Lasciando da parte i casi-limite, in che modo è possibile evitare l’effetto yo-yo quando si vuole perdere qualche chilo?
- Evitare diete drasticamente ipocaloriche: mai scendere sotto le 1400-1600 kcal quotidiane (anche di più se si fa attività fisica o un lavoro pesante). Restringere troppo le calorie è inutile e controproducente: vi porterà a perdere massa magra e non massa grassa.
- Evitate diete a ridotto contenuto di grassi: uno scarso apporto di lipidi determina uno stato di allerta dell’organismo, che si crede a ridosso di una carestia e che è portato a rallentare il metabolismo. Scegliete fonti di grasso buone: olio extravergine d’oliva usato a crudo, frutta secca, avocado, pesce fresco.

- Non sottovalutate l’importanza dell’attività fisica: è indispensabile per il mantenimento della massa magra. Esercizi mirati permettono non solo di evitare l’effetto yo-yo, ma anche di migliorare il quadro metabolico che consegue ad anni di sali-scendi (perdita di muscoli e di fibre rosse).

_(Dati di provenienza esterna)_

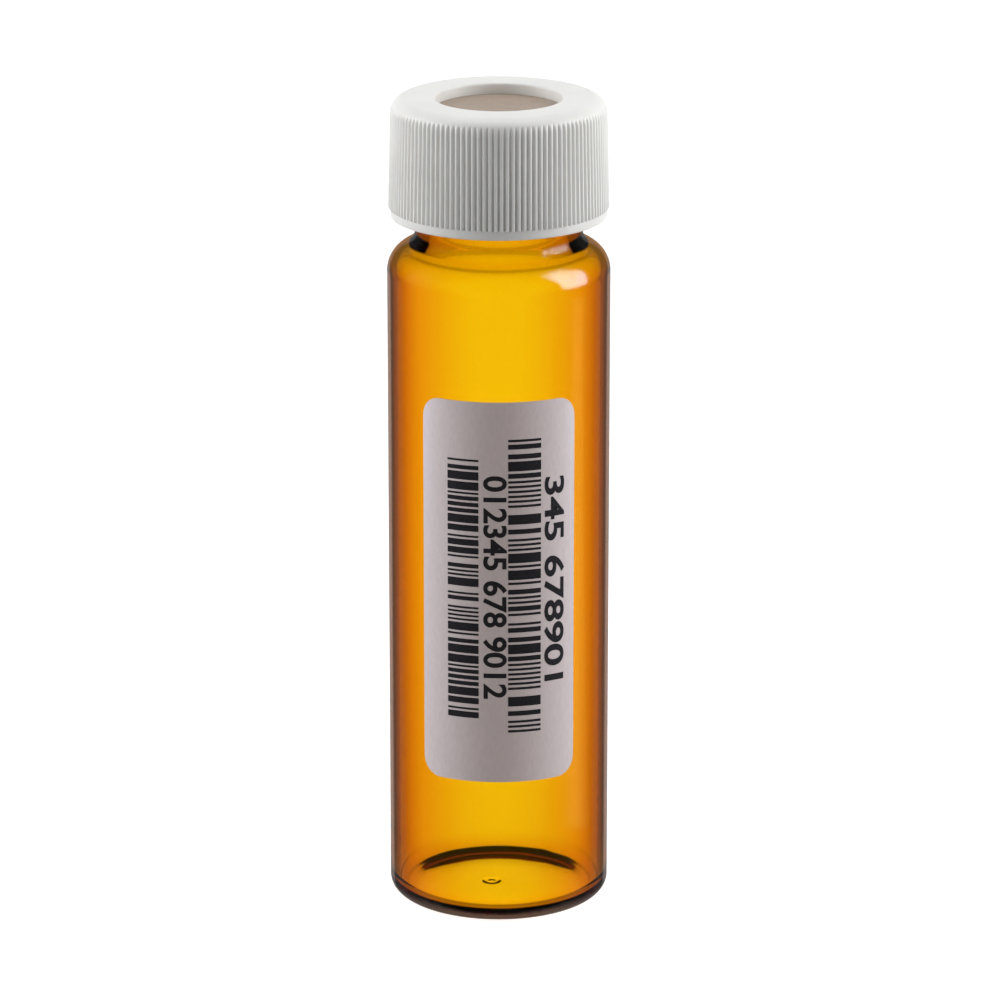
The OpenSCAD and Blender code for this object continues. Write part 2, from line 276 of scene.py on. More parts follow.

- Rivolgetevi sempre ad un professionista competente che vi affianchi nel vostro percorso di dimagrimento e soprattutto che vi insegni come fare le scelte migliori: l’alimentazione non è un argomento tanto scontato e semplice come si è soliti credere; ci sono innumerevoli fattori da tenere in considerazione quando si compila una dieta: biochimici, ormonali, personali. Per questo le diete da rivista patinata o quelle preconfezionate falliscono: sono standardizzate, come se l’uomo fosse una macchina dal comportamento sempre prevedibile. Non è così: non esiste *la* dieta perfetta, ma solo lo stile alimentare perfetto *per te*.